Sunday, June 1, 2008

Feeling Whiny

First let me say that I know how blessed I am. I have two wonderful boys, I have a nice house, two vehicles that are paid for, a mortgage I can make payments on, and a little savings. I know I am blessed, especially compared millions of others in the world.

But, I just feel whiny tonight. I know it is because I am very tired. These weeks of Mom being ill are taking their toll. It is worse now because I cannot get to her easily like before. Now, I have to plan the trip into my day.

I hate where she is, and I am losing sleep over it, but I don't know another solution at the moment without going against the doctor's wishes. Then the question becomes "What if the next place is worse?"

I'm tired. I am always tired. I am inefficient when I am tired. I hate being inefficient.

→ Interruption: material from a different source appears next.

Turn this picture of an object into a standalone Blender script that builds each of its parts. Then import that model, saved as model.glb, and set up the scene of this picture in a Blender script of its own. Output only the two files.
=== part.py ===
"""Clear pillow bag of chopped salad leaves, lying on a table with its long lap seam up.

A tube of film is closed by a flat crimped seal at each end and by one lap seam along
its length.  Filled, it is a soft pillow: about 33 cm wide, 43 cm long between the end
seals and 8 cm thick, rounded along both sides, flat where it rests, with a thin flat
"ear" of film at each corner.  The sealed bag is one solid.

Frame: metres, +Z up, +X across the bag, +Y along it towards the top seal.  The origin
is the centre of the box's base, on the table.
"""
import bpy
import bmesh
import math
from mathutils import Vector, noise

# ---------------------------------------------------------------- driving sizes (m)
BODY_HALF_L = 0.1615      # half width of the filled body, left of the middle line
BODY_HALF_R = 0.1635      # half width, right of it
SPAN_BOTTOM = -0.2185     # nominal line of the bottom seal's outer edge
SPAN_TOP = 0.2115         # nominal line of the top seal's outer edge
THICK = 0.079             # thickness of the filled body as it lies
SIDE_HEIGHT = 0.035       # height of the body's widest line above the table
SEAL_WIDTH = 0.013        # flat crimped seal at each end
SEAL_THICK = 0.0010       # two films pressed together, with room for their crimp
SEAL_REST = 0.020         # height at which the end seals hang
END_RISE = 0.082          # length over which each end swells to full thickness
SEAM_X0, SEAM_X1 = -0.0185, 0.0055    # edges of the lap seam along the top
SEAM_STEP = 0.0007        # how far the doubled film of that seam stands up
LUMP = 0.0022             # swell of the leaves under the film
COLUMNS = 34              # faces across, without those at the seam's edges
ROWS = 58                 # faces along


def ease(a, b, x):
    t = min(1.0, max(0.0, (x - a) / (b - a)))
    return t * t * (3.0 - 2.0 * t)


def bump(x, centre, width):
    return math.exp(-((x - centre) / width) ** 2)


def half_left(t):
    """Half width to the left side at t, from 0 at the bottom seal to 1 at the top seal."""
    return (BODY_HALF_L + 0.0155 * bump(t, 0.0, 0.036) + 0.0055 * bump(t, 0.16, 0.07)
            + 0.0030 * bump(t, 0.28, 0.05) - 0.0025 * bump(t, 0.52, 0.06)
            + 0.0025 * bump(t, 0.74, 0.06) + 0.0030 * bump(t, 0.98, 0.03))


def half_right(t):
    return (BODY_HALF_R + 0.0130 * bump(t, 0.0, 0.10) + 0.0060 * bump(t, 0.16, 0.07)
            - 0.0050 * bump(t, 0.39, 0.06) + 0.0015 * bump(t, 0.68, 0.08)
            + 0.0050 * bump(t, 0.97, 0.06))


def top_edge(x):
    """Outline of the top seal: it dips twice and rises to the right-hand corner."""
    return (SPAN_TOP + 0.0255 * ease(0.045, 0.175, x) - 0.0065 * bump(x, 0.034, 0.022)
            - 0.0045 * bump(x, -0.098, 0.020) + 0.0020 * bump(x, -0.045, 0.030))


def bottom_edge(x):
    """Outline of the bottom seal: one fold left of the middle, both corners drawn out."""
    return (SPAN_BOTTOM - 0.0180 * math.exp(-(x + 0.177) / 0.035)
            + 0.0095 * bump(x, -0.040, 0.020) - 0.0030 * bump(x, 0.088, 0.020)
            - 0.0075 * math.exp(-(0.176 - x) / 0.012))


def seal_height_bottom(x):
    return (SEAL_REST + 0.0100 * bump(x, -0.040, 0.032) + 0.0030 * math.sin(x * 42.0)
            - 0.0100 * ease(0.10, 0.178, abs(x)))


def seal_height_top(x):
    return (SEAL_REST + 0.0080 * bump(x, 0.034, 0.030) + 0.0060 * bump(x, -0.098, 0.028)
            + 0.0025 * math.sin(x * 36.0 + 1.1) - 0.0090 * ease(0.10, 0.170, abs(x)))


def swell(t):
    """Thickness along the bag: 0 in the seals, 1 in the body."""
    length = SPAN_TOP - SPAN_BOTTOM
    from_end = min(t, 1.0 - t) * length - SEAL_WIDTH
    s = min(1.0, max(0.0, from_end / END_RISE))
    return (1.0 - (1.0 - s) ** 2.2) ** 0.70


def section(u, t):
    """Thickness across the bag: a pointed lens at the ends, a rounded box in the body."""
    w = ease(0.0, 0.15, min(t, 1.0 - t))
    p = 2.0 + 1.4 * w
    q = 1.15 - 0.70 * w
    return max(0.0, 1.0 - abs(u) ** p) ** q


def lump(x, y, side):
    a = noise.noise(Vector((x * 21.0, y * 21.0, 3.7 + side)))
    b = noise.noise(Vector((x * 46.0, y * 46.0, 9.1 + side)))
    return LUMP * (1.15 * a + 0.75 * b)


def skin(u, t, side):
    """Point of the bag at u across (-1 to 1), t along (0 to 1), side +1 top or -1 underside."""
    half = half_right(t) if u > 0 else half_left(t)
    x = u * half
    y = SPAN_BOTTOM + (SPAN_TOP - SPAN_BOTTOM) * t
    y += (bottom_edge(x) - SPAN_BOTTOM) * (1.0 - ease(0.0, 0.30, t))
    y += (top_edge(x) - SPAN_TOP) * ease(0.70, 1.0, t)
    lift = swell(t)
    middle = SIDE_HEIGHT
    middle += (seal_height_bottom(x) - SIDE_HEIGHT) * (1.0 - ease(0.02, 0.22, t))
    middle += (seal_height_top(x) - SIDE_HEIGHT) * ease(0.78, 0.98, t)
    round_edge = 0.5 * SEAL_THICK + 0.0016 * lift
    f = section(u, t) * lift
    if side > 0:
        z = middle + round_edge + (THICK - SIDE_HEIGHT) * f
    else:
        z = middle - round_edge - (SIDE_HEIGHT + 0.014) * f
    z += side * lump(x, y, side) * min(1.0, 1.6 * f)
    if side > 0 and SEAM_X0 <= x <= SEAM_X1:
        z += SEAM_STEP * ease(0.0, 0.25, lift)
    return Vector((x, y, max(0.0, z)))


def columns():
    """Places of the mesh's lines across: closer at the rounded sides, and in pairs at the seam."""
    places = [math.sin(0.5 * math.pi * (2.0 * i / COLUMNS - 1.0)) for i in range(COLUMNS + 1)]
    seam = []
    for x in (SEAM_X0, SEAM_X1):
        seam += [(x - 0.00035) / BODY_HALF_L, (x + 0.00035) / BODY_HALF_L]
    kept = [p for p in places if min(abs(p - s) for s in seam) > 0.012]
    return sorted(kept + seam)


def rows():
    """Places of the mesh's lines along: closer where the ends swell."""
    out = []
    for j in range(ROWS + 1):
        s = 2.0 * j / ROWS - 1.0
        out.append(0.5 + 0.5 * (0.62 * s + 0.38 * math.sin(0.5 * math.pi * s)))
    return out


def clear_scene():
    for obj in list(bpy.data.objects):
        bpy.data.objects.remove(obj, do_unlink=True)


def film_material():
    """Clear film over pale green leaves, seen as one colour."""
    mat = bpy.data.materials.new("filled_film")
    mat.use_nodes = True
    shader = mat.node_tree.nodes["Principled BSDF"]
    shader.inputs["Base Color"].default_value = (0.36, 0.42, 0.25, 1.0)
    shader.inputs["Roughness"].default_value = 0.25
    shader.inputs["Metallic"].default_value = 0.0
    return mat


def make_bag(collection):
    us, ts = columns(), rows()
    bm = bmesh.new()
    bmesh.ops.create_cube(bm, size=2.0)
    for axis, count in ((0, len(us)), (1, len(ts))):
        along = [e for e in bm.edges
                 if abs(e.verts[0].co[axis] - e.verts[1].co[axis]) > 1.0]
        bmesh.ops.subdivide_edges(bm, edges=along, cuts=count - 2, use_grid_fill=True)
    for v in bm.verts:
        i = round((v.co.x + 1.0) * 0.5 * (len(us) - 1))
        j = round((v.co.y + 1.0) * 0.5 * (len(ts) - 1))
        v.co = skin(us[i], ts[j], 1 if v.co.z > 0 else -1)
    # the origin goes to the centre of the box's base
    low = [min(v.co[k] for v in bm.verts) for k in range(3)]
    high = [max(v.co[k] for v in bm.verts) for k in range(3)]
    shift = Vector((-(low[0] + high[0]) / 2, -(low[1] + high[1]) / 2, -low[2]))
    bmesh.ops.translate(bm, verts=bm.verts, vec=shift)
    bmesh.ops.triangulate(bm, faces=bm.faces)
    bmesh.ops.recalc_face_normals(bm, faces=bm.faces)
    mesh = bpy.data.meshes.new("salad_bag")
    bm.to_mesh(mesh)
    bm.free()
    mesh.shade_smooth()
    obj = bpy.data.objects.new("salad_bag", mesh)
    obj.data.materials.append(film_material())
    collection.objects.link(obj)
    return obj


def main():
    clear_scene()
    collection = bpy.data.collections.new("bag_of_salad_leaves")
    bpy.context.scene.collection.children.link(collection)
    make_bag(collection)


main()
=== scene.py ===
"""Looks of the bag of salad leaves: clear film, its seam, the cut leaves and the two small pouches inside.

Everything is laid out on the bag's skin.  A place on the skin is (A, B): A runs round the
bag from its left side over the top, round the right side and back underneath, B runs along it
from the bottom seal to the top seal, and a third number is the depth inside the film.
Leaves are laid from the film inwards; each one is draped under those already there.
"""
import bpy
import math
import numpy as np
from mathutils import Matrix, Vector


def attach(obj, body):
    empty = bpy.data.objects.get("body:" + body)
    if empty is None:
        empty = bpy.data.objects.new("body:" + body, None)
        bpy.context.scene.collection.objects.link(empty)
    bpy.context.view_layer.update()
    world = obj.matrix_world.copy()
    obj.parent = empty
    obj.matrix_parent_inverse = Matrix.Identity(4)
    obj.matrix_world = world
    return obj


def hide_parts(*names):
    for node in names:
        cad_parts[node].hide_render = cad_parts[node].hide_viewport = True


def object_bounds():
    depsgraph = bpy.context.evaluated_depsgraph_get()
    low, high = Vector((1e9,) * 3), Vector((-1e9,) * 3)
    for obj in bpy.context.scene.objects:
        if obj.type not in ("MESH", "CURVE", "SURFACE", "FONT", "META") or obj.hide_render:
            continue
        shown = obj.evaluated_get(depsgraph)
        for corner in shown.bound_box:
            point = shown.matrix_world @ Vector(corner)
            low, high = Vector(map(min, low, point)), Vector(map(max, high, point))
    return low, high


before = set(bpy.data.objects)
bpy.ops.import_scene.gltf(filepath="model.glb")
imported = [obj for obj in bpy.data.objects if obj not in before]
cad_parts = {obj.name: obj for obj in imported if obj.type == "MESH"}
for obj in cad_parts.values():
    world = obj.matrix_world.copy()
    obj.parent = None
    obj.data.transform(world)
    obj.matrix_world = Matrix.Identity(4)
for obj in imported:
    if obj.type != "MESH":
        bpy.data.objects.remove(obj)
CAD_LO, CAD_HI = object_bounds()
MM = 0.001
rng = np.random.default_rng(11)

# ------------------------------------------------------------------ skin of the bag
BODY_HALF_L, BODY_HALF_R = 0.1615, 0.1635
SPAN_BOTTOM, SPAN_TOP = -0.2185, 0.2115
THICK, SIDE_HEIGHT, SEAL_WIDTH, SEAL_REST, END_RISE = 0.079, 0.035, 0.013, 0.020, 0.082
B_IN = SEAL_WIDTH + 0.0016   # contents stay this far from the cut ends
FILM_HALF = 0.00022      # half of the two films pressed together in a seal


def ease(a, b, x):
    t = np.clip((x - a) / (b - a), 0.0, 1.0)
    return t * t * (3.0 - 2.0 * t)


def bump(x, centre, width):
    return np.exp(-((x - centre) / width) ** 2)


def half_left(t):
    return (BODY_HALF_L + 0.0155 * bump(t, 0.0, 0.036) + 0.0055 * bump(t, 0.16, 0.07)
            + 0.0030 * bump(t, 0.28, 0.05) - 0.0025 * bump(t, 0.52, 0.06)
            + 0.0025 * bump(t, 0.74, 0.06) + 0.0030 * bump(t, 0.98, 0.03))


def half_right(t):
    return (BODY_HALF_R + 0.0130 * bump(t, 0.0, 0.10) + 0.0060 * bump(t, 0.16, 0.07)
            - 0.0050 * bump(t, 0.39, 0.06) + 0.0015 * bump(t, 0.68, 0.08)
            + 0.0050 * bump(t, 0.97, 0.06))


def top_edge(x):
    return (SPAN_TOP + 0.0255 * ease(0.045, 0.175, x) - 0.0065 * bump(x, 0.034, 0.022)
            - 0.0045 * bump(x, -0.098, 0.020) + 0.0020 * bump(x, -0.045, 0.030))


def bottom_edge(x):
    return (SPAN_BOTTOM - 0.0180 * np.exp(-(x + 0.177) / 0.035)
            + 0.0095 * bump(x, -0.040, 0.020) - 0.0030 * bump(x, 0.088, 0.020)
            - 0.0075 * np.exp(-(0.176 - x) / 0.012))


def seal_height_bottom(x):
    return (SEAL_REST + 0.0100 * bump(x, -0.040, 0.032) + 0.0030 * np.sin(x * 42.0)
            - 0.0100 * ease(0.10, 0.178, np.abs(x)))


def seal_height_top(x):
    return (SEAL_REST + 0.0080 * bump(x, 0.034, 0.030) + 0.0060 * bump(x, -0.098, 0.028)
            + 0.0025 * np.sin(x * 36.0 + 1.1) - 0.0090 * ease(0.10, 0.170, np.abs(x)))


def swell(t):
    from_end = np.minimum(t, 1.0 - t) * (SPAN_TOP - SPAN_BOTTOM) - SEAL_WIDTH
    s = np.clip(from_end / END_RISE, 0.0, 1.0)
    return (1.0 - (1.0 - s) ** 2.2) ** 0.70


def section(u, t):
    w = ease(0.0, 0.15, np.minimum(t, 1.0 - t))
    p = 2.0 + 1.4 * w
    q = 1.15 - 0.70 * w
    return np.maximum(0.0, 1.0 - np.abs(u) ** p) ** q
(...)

There is not enough closet space in my house. My house has 5 closets. One of those we had built in when Raymond because disabled. My Mom has the use of 2 of the closets. I have a skinny closet and I cannot hang all my clothes (and I do not have a lot of clothes), the boys share a walk in, but the rods on the sides are very short and we had to add shelves to put clothes on. The other walk in closet was converted by previous owners to be lined from top to bottom with shelves, which we now use to hold the oldest's books and things because he really no longer has a bedroom since Mom moved in. There are clothes stacked all over the house because we cannot find a place to hang them. We are in the process of boxing up the boys' winter clothes, but where will we put those boxes. Yes, we are blessed to have clothes, and 5 closets, but I am feeling very overwhelmed. I cannot stand clutter. I cannot afford to get rid of clothes that still fit my boys because of the cost of replacing the clothes.

So what is really making me whiny. The lack of control in my life. The fact that I cannot just get up, take the youngest to school, go to work, and then come home.

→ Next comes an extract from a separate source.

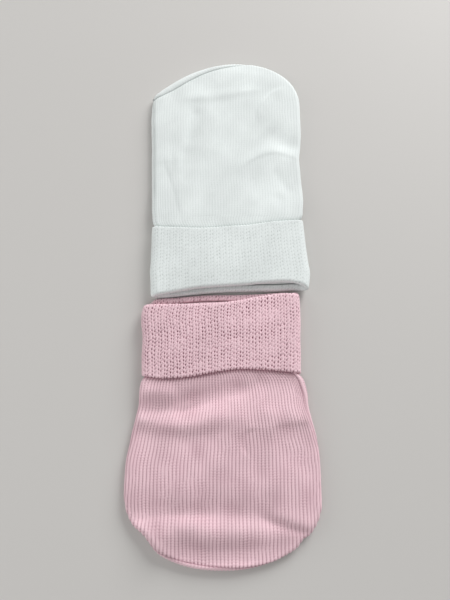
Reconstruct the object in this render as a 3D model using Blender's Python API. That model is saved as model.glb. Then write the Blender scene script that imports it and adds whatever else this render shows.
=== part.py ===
"""A pair of baby mittens in fine rib knit, lying flat end to end with their mouths facing.

Each mitten is a front and a back panel, joined by a seam that runs down both sides and round
the toe. The wrist end of each panel is turned back outside as a deep cuff. Every piece is one
wall of cloth. Sizes are in millimetres, and are turned to metres when a mesh is made.

A place on a mitten is (x, v): x runs across it, and v runs along it from the mouth to the toe.
"""

from collections import namedtuple

import bmesh
import bpy
import numpy as np

METRES = 0.001
MOUTHS_MEET = -4.0         # Y of v = 0 on both mittens

# Cloth and clearances
CLOTH = 1.2                # one wall of rib knit
GAP = 0.3                  # between two pieces, at seams and between layers
LAYER = CLOTH + GAP        # from one layer of cloth to the next

# Raised ribs of the front, and the broader ones of the turned-back cuff
BODY_RIBS = 50
BODY_RIB_HEIGHT = 0.35
CUFF_RIBS = 24
CUFF_RIB_HEIGHT = 0.2
PLAIN_COLUMNS = 18         # steps across a surface that has no ribs

# Rim, where a panel rounds down to the side and toe seam
RIM_RADIUS = 2.6           # across the rim, on a panel's outer surface
RIM_HEIGHT = 1.6           # from the seam to the panel's outer surface
RIM_STEPS = 3
SLANT_LIMIT = 3.5          # most that the rim's rows spread where the toe runs steeply

# Cover of the turned-back cuff over the panels
COVER_SPREAD = 3.8         # past the cuff a panel springs out to the mitten's outline over this way
COVER_END = 36.8           # it starts to sink to the surface here,
OUTLINE_ROW = 41.5         # a row of points just where it has reached the outline
COVER_CLEAR = 58.0         # it lies on the surface from here on
ROLL_RADIUS = CLOTH + GAP / 2    # outer radius of the roll at the mouth
RETURN_LENGTH = 1.5        # straight stretch of cloth inside the mouth, after the roll
ROLL_STEPS = 4
CUFF_ROWS = (0.0, 0.2, 0.55, 1.0)    # shares of the way from the roll to the free edge
EDGE_CLEARANCE = 0.4       # plain stretch of the panel beyond the cuff's free edge
RIB_START = 2.0            # the ribs are full this far beyond the free edge

# Room between the panels
PUFF_REACH = 11.0          # how far in from the seam the front panel has risen
FOLD_REACH = 1.4           # how far in from the seam a fold has its height
FOLD_END = 0.17            # share of its length over which a fold eases out, on either side of its end
ROOM_LOW, ROOM_HIGH = -0.45, 4.2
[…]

The uncertainty of what will happen to Mom.

The fact that life is passing me by, and I'm not able to enjoy my days.

The fact that I am always the caretaker, and I would like to go away for a month and have someone take care of me. I don't mean a spa or anything like that, but just a place where someone cooks, does the laundry, and cleaning, and I get to read, quilt, nap, and play games whenever I want. Of course, the problem with all of that is that I don't sleep well when I am away from my home, and my bed. I am happiest right here in my own home with my boys.

I'm just feeling whiny.

1 comment:

Deborah said...

I know exactly how you feel. Being the only caretaker takes a huge toll. You do the best you can with what you have, but you always wish things could be different.

God knows your heart. He sees what is going on. Pour out your heart to Him and just remember to NOT stop after you've listed the concerns. Go ahead and take some time to just worship.

The clutter and whatnot in the house will still be there when your mom's situation is resolved. I know exactly how frustrating it is to be constantly on the go and wish all you *had* to do was stay at home and do what you want and nothing more.

I also know how it helps to just vent and get it all out there. And the rodent problem is just another aggravation on top if it all.